CLOSE-WAIT - the local end-point has received a connection termination request and acknowledged it e.g. OS knows that the remote application has closed the connection and waits for the local application to also do so.
FIN-WAIT-2 - the remote end-point has sent an acknowledgement for the previously sent connection termination request.
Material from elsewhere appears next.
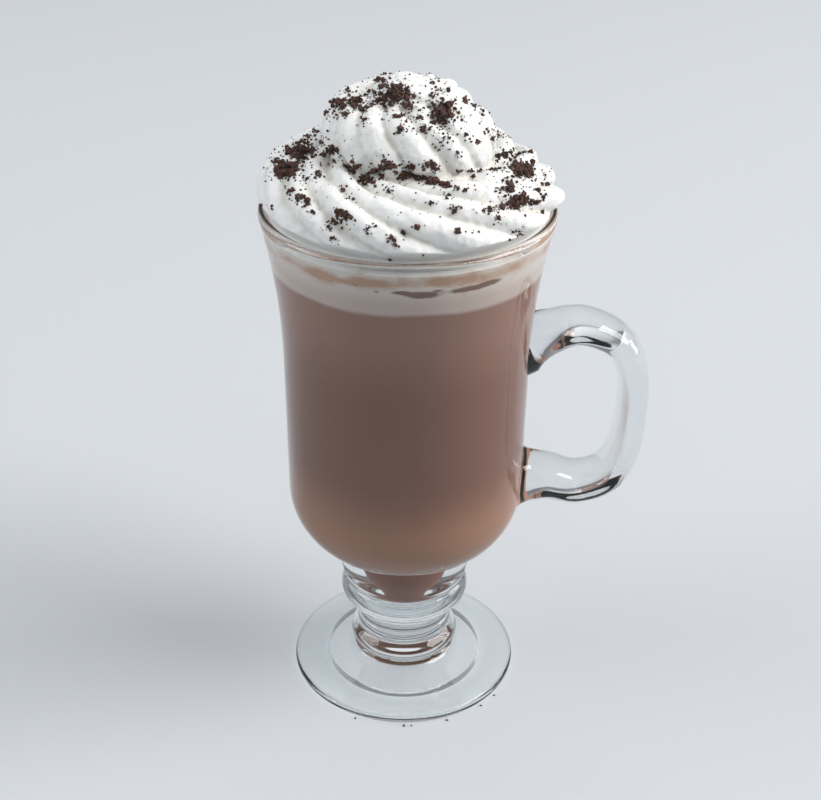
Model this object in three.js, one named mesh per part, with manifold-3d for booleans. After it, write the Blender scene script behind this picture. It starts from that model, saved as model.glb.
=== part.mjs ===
// An iced macchiato: a footed glass mug with a side handle, filled with milky coffee,
// a band of pale milk foam, and a piped swirl of whipped cream scattered with cookie crumbs.
// Millimetres, +Z up. The mug stands on z = 0, and the origin is under the middle of its outline.

import * as THREE from 'three';
import { mergeVertices } from 'three/addons/utils/BufferGeometryUtils.js';
import Module from 'manifold-3d';

const wasm = await Module();
wasm.setup();

// The glass mug, measured from its own upright axis
const RIM_RADIUS = 38;
const RIM_HEIGHT = 144.4;
const LIP_ROUND = 1.35;
const WALL = 2.7;
const BOWL_RADIUS = 32.4;
const WAIST_RADIUS = 32.75;
const FLARE_START = 100;
const BOWL_ROUND = 20;
const BOWL_ROUND_HEIGHT = 62;

// The floor of the bowl dips into the stem in a blunt funnel: [radius, height] from the axis outwards
const DIP = [[0, 25.4], [5.9, 31.2], [8.7, 37], [10.4, 43.3]];

// The stem, three turned swellings between the bowl and the foot
const COLLAR_RADIUS = 18.1;
const COLLAR_TOP = 42.6;
const COLLAR_GROOVE_RADIUS = 16.9;
const COLLAR_GROOVE_HEIGHT = 31;
const KNOB_RADIUS = 18.15;
const KNOB_HEIGHT = 27;
const NECK_RADIUS = 13.2;
const NECK_HEIGHT = 14;
const BEAD_RADIUS = 15.5;
const BEAD_HEIGHT = 10.4;
const BEAD_ROOT_RADIUS = 14.1;

// The foot, a disc with a shallow hollow under its middle
const FOOT_RADIUS = 32.3;
const FOOT_EDGE = 3;
const FOOT_TOP = 6.1;
const HOLLOW_RADIUS = 22.3;
const HOLLOW_EDGE = 2.8;
const HOLLOW_HEIGHT = 5.2;

// The handle, a flattened bar bent into a D beside the bowl
const HANDLE_ROOT = 31.5;
const HANDLE_REACH = 65.6;
const HANDLE_TOP = 110.6;
const HANDLE_BOTTOM = 61.9;
const HANDLE_WIDTH = 15;
const HANDLE_THICKNESS = 8.3;

// Where the handle is welded on, the glass spreads: by how much, and over which share of the bar
const WELD_SPREAD = 2.8;
const WELD_LENGTH = 0.04;

// What fills the mug
const CONTACT_GAP = 0.3;
const DRINK_LEVEL = 128.8;
const FOAM_LEVEL = 142.2;

// The whipped cream, one fluted rope wound up clockwise in shrinking turns
const FLUTES = 8;
const FLUTE_DEPTH = 1.5;
const CREAM_TURNS = 3.4;
const TWISTS_PER_TURN = 1.7;
const STEPS_PER_TURN = 30;
const POINTS_PER_FLUTE = 2;

// The largest cookie crumbs, in drifts sprinkled from above: place from the mug's axis, spread, count
const CRUMB_SEED = 11;
// How far a crumb stands clear of the heap, as a share of its size
const CRUMB_LIFT = 0.2;
const CRUMB_SIZE = 1.5;
const CRUMB_DRIFTS = [
  { x: -3.3, y: -7, spread: 2.2, count: 6 },
  { x: 7.4, y: -10.3, spread: 1.9, count: 5 },
  { x: -15.5, y: -3, spread: 2.4, count: 5 },
  { x: 17, y: -3, spread: 2, count: 2 },
  { x: 2, y: -17, spread: 2.5, count: 2 },
  { x: -27.5, y: -8.5, spread: 2.8, count: 6 },
  { x: -19, y: -11.8, spread: 1.2, count: 2 },
  { x: -25.2, y: -22.4, spread: 1.6, count: 3 },
  { x: -15.4, y: -31, spread: 1.2, count: 3 },
  { x: -9.6, y: -24, spread: 2, count: 3 },
  { x: 0.5, y: -23.4, spread: 2.6, count: 5 },
  { x: 9, y: -27.6, spread: 1.6, count: 2 },
  { x: 24.5, y: -8.5, spread: 2.2, count: 4 },
  { x: 25, y: -20.5, spread: 2.4, count: 5 },
  { x: 32.2, y: -15, spread: 1.4, count: 2 },
  { x: 11, y: -31.5, spread: 1.4, count: 2 },
  { x: -3.6, y: -35, spread: 1, count: 1 },
  { x: 10, y: 14, spread: 7, count: 5 },
  { x: -16, y: 20, spread: 7, count: 5 },
];

const ROUND_SEGMENTS = 48;

// Slivers finer than this, left by joining and cutting, are smoothed away
const SLIVER = 0.02;

// The mug's axis stands left of the origin, by half of what the handle adds to the width
const AXIS_X = -(HANDLE_REACH - RIM_RADIUS) / 2;

function toSolid(geometry) {
  const bare = geometry.index ? geometry.toNonIndexed() : geometry.clone();
  bare.deleteAttribute('normal');
  bare.deleteAttribute('uv');
  const merged = mergeVertices(bare, 1e-4);
  const mesh = new wasm.Mesh({
    numProp: 3,
    vertProperties: new Float32Array(merged.attributes.position.array),
    triVerts: new Uint32Array(merged.index.array),
  });
  return new wasm.Manifold(mesh);
}

// The outer skin of a solid, without loose scraps or the hollows that fusing has sealed
function largestPiece(solid) {
  const pieces = solid.decompose();
  return pieces.reduce((largest, piece) => (piece.volume() > largest.volume() ? piece : largest));
}

function toGeometry(solid) {
  const mesh = largestPiece(solid.simplify(SLIVER)).getMesh();
  const geometry = new THREE.BufferGeometry();
  geometry.setAttribute('position', new THREE.BufferAttribute(new Float32Array(mesh.vertProperties), 3));
  geometry.setIndex(new THREE.BufferAttribute(new Uint32Array(mesh.triVerts), 1));
  geometry.computeVertexNormals();
  return geometry;
}

// A closed solid of revolution about +Z, from [radius, height] pairs that start and end on the axis
function turned(profile) {
  const points = profile.map(([radius, height]) => new THREE.Vector2(radius, height));
  const geometry = new THREE.LatheGeometry(points, ROUND_SEGMENTS);
  geometry.rotateX(Math.PI / 2);
  return geometry;
}

// A closed solid skinned over rings of equal count, with a flat fan on each end
function skinned(rings) {
  const count = rings[0].length;
  const positions = [];
  const faces = [];
  for (const ring of rings) {
    for (const point of ring) positions.push(point.x, point.y, point.z);
  }
  for (let k = 0; k < rings.length - 1; k += 1) {
    for (let j = 0; j < count; j += 1) {
      const here = k * count + j;
      const beside = k * count + (j + 1) % count;
      const next = (j + 1) % count;
      const forward = rings[k][j].distanceTo(rings[k + 1][next]);
      const backward = rings[k][next].distanceTo(rings[k + 1][j]);
      if (forward < backward) {
        faces.push(here, beside, beside + count);
        faces.push(here, beside + count, here + count);
      } else {
        faces.push(here, beside, here + count);
        faces.push(beside, beside + count, here + count);
      }
    }
  }
  for (const end of [0, rings.length - 1]) {
    const centre = new THREE.Vector3();
    for (const point of rings[end]) centre.addScaledVector(point, 1 / count);
    const hub = positions.length / 3;
    positions.push(centre.x, centre.y, centre.z);
    for (let j = 0; j < count; j += 1) {
      const here = end * count + j;
      const beside = end * count + (j + 1) % count;
      if (end === 0) faces.push(hub, beside, here);
      else faces.push(hub, here, beside);
    }
  }
  const geometry = new THREE.BufferGeometry();
  geometry.setAttribute('position', new THREE.Float32BufferAttribute(positions, 3));
  geometry.setIndex(faces);
  return geometry;
}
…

The local end-point waits for second FIN packet from the remote end-point.
LAST-ACK - represents waiting for an acknowledgment of the connection termination request previously sent to the remote end-point
CLOSING - the local end-point is waiting for an acknowledgement for a connection termination request before going to the TIME-WAIT state.
TIME-WAIT - from the local end-point point of view, the connection is closed but we’re still waiting before accepting a new connection in order to prevent delayed duplicate packets from the previous connection from being accepted by the new connection. [According to RFC 793 a connection can stay in TIME-WAIT for a maximum of four minutes known as a 2xMSL (maximum segment lifetime).]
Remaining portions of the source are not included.